Take an empty fizzy-drink bottle, water and a little food colouring, and you have all the makings of a stimulating experience. Infants will sit spellbound by it and come up with vivid descriptive vocabulary. Juniors are inspired to tell and write stories. Teachers are entranced, and moved to write poetry.

All have been watching colours weave and uncoil in an old lemonade bottle. For similar results, take a two-litre bottle, remove the label and fill it with water. Put it in front of a sheet of white paper for the best effect. Drop a couple of drops of food colour in from a dropper or a drinking straw. Screw down the lid to prevent spills - and watch.

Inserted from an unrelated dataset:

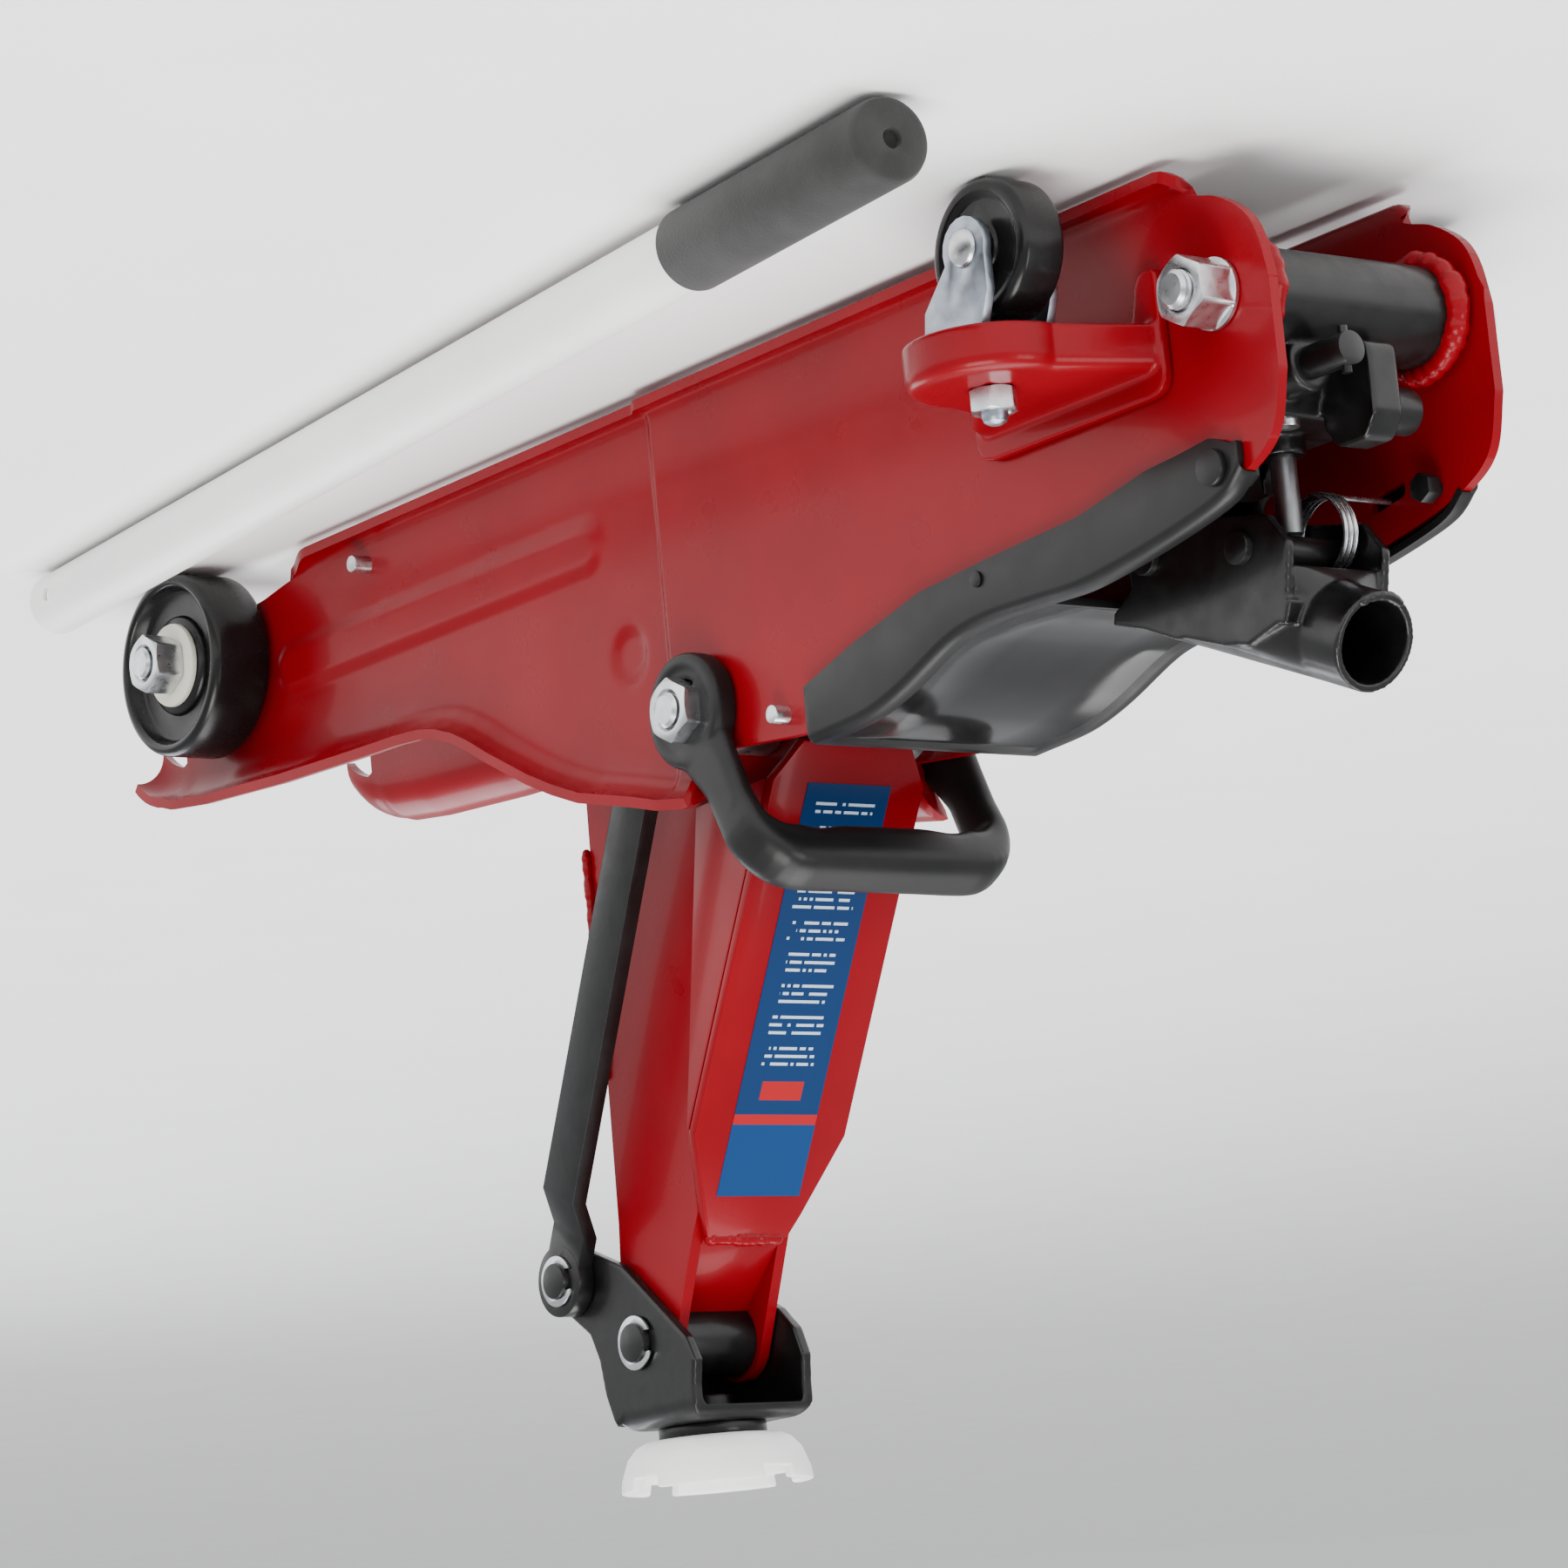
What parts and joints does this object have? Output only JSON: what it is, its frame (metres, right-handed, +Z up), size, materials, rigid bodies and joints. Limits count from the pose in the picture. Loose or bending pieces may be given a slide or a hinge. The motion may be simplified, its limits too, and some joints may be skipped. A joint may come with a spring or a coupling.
{
  "type": "trolley jack",
  "caption": "Low-entry hydraulic trolley jack with raised arm, level saddle, casters, pump socket and a separate handle bar.",
  "frame": {"origin": "on the floor, on the centre plane, straight below the main pivot", "axes": "+X forward to the saddle end, +Y the jack's left, +Z up"},
  "size_m": [0.62, 0.2883, 0.3518],
  "materials": {
    "red_paint": "glossy red powder coat",
    "black_paint": "satin black paint",
    "black_plastic": "moulded black polypropylene",
    "zinc": "zinc-plated steel",
    "plated_fork": "blue-passivated zinc plate on pressed steel",
    "washer": "pale nylon washer",
    "white_paint": "white powder coat",
    "wheel": "black nylon wheel",
    "ground_steel": "ground and hard-chromed steel",
    "spring_steel": "drawn spring wire",
    "label": "plain blue film",
    "foam": "closed-cell foam"
  },
  "bodies": {
    "chassis": {"side_plate_right": "red_paint", "side_plate_left": "red_paint", "cross_tube": "black_paint", "rear_bolts": "zinc", "pivot_shaft": "zinc", "pivot_nuts": "zinc", "pivot_spacers": "zinc", "front_axle": "zinc", "axle_nuts": "zinc", "axle_washers": "washer", "axle_spacer": "black_paint", "tie_rod_upper": "zinc", "tie_rod_lower": "zinc", "caster_bracket_right": "red_paint", "caster_bracket_left": "red_paint", "pump_block": "black_paint", "ram_cylinder": "black_paint", "gland": "black_paint", "valve_plug": "black_paint", "oil_plug": "zinc", "cover_bolts": "black_plastic", "fulcrum_pin": "black_paint", "cover": "black_plastic", "cover_rivets": "black_plastic", "link_pivot_pin": "zinc"},
    "arm": {"lift_arm": "red_paint", "arm_back_plate": "red_paint", "arm_tube": "black_paint", "crank_pin": "zinc", "arm_label": "label"},
    "bracket": {"saddle_bracket": "black_paint", "saddle_pin": "black_paint", "link_pin": "black_paint", "circlips": "zinc", "saddle_boss": "black_paint"},
    "saddle": {"saddle": "white_paint"},
    "link": {"link_bar": "black_paint"},
    "ram": {"ram_rod": "ground_steel", "ram_yoke": "black_paint"},
    "wheel_right": {"front_wheel_right": "wheel"},
    "wheel_left": {"front_wheel_left": "wheel"},
    "caster_right": {"caster_fork_right": "plated_fork", "caster_nut_right": "zinc", "caster_axle_right": "zinc"},
    "caster_left": {"caster_fork_left": "plated_fork", "caster_nut_left": "zinc", "caster_axle_left": "zinc"},
    "caster_roller_right": {"caster_wheel_right": "wheel"},
    "caster_roller_left": {"caster_wheel_left": "wheel"},
    "socket": {"handle_socket": "black_paint", "lever_roller": "zinc", "socket_spring": "spring_steel"},
    "piston": {"pump_piston": "ground_steel"},
    "valve": {"release_valve": "black_paint"},
    "carry": {"carry_handle": "black_plastic"},
    "handle_bar": {"handle_tube": "white_paint", "foam_grip": "foam"}
  },
  "joints": [
    {"name": "arm_lift", "type": "hinge", "parent": "chassis", "child": "arm", "pos_m": [0, 0, 0.111], "axis": [0, 1, 0], "range_deg": [0, 81]},
    {"name": "bracket_level", "type": "hinge", "parent": "arm", "child": "bracket", "pos_m": [0.094, 0, 0.303], "axis": [0, 1, 0], "range_deg": [-81, 0]},
    {"name": "link_swing", "type": "hinge", "parent": "chassis", "child": "link", "pos_m": [0.033, -0.035, 0.086], "axis": [0, 1, 0], "range_deg": [0, 81]},
    {"name": "ram_slide", "type": "slide", "parent": "chassis", "child": "ram", "axis": [1, 0, 0], "range_m": [-0.0692, 0.0005]},
    {"name": "saddle_turn", "type": "hinge", "parent": "bracket", "child": "saddle", "pos_m": [0.09, 0, 0.336], "axis": [0, 0, 1], "continuous": true},
    {"name": "wheel_right_spin", "type": "hinge", "parent": "chassis", "child": "wheel_right", "pos_m": [0.2845, -0.0564, 0.033], "axis": [0, 1, 0], "continuous": true},
    {"name": "wheel_left_spin", "type": "hinge", "parent": "chassis", "child": "wheel_left", "pos_m": [0.2845, 0.0564, 0.033], "axis": [0, 1, 0], "continuous": true},
    {"name": "caster_right_swivel", "type": "hinge", "parent": "chassis", "child": "caster_right", "pos_m": [-0.2036, -0.0834, 0.05], "axis": [0, 0, 1], "continuous": true},
    {"name": "caster_left_swivel", "type": "hinge", "parent": "chassis", "child": "caster_left", "pos_m": [-0.2036, 0.0834, 0.05], "axis": [0, 0, 1], "continuous": true},
    {"name": "caster_right_roll", "type": "hinge", "parent": "caster_right", "child": "caster_roller_right", "pos_m": [-0.2126, -0.0834, 0.0215], "axis": [0, 1, 0], "continuous": true},
    {"name": "caster_left_roll", "type": "hinge", "parent": "caster_left", "child": "caster_roller_left", "pos_m": [-0.2126, 0.0834, 0.0215], "axis": [0, 1, 0], "continuous": true},
    {"name": "socket_pump", "type": "hinge", "parent": "chassis", "child": "socket", "pos_m": [-0.193, 0, 0.105], "axis": [0, 1, 0], "range_deg": [-18, 0], "stiffness_Nm_per_rad": 2, "springref_deg": 22.92, "deforming": ["socket_spring"]},
    {"name": "piston_slide", "type": "slide", "parent": "chassis", "child": "piston", "axis": [0, 0, 1], "range_m": [-0.0135, 0.0005]},
    {"name": "valve_turn", "type": "hinge", "parent": "chassis", "child": "valve", "pos_m": [-0.264, -0.017, 0.064], "axis": [1, 0, 0], "range_deg": [0, 90]},
    {"name": "carry_swing", "type": "hinge", "parent": "chassis", "child": "carry", "pos_m": [0, 0, 0.111], "axis": [0, -1, 0], "range_deg": [0, 24]},
    {"name": "handle_bar_lift", "type": "slide", "parent": "chassis", "child": "handle_bar", "axis": [0, 0, 1], "range_m": [0, 0.3]}
  ],
  "couplings": [
    {"joint": "bracket_level", "follows": "arm_lift", "ratio": -1},
    {"joint": "link_swing", "follows": "arm_lift", "ratio": 1},
    {"joint": "ram_slide", "follows": "arm_lift", "m_per_rad": -0.0488},
    {"joint": "piston_slide", "follows": "socket_pump", "m_per_rad": 0.0413}
  ]
}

The colours spiral down in intricate patterns. They trail smoke like acrobatic aircraft. Particles climb inexplicably, only to sink into the billowing clouds. It’s a bit like a lava lamp but much more beautiful.

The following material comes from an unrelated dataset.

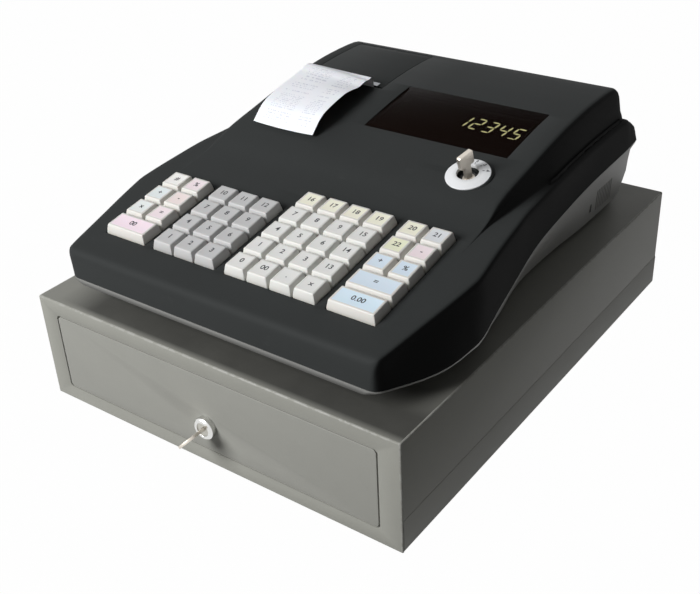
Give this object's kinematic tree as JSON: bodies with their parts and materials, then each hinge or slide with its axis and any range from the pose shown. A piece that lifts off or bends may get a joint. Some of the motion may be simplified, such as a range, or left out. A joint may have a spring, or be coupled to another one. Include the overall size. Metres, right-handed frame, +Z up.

What’s happening? Children speculate about it. Putting two identical bottles next to each other makes comparison by observation easy. They have found by investigation that the colours behave differently in warm water and cold; the colours seem to sink and spiral faster in cold water. It matters whether you fill the bottle and use it immediately, or let it stand - you get more delicate patterns with still water. They’ve explored different colours, but found it difficult to ensure equal amounts of colour, and so the tests were not fair and the outcomes were uncertain.

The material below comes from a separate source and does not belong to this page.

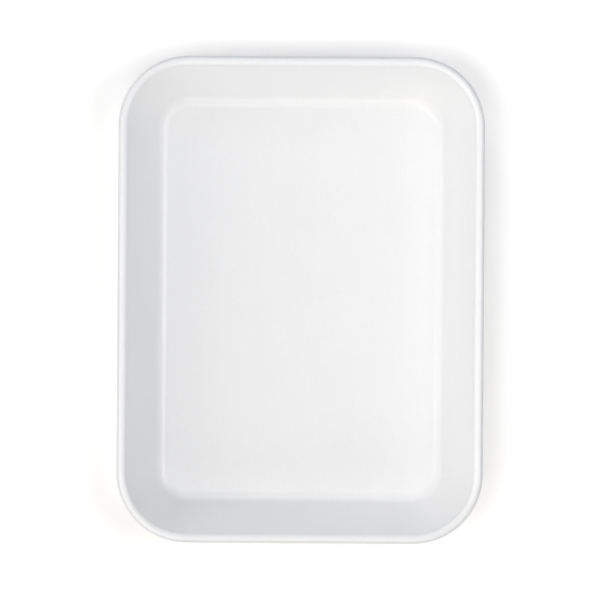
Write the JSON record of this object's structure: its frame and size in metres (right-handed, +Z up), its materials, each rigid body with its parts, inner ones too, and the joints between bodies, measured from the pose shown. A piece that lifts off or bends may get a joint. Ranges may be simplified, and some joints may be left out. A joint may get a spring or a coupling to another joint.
{
  "type": "foam tray",
  "caption": "Shallow rounded rectangular foam food tray with leaning walls, a flat floor and a rounded rim bead with a small lip.",
  "frame": {"origin": "middle of the flat underside, on the surface that the tray stands on", "axes": "+X across the tray's width, +Y along its length, +Z up out of its open side"},
  "size_m": [0.134, 0.178, 0.025],
  "materials": {
    "white_foam": "satin skin on fine closed-cell foam"
  },
  "bodies": {
    "root": {"tray": "white_foam"}
  },
  "joints": []
}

This is helpful as an introduction to the behaviour of small particles. What causes the movement? Whether it’s the movement of the water in the bottle, the different temperatures of food colour and water, or whether it’s the effect of something more complex is not clear. Brownian motion - the random movement of tiny particles - was first observed by Robert Brown, a Scottish botanist, in 1827 and explained by Albert Einstein in 1905. Perhaps moving particles of water are pushing the food colour around.

It’s this movement that accounts for the way gases diffuse through a room - try opening an air-freshener in one corner and ask children to lift their hands when they can smell it. Why should it fill the room in this way? It is because the tiny particles of gases are constantly moving. Sooner or later, the gas will enter all the space available.

You don’t have to see the experience as purely scientific. Like so much of science, it is also aesthetically pleasing. It may inspire gruesome stories - “clouds of blood”, “underwater explosion” - or more touching outcomes - “delicate tracery”, “soft clouds”. It may even, as one teacher found to her embarrassment, be so relaxing that it will put you to sleep.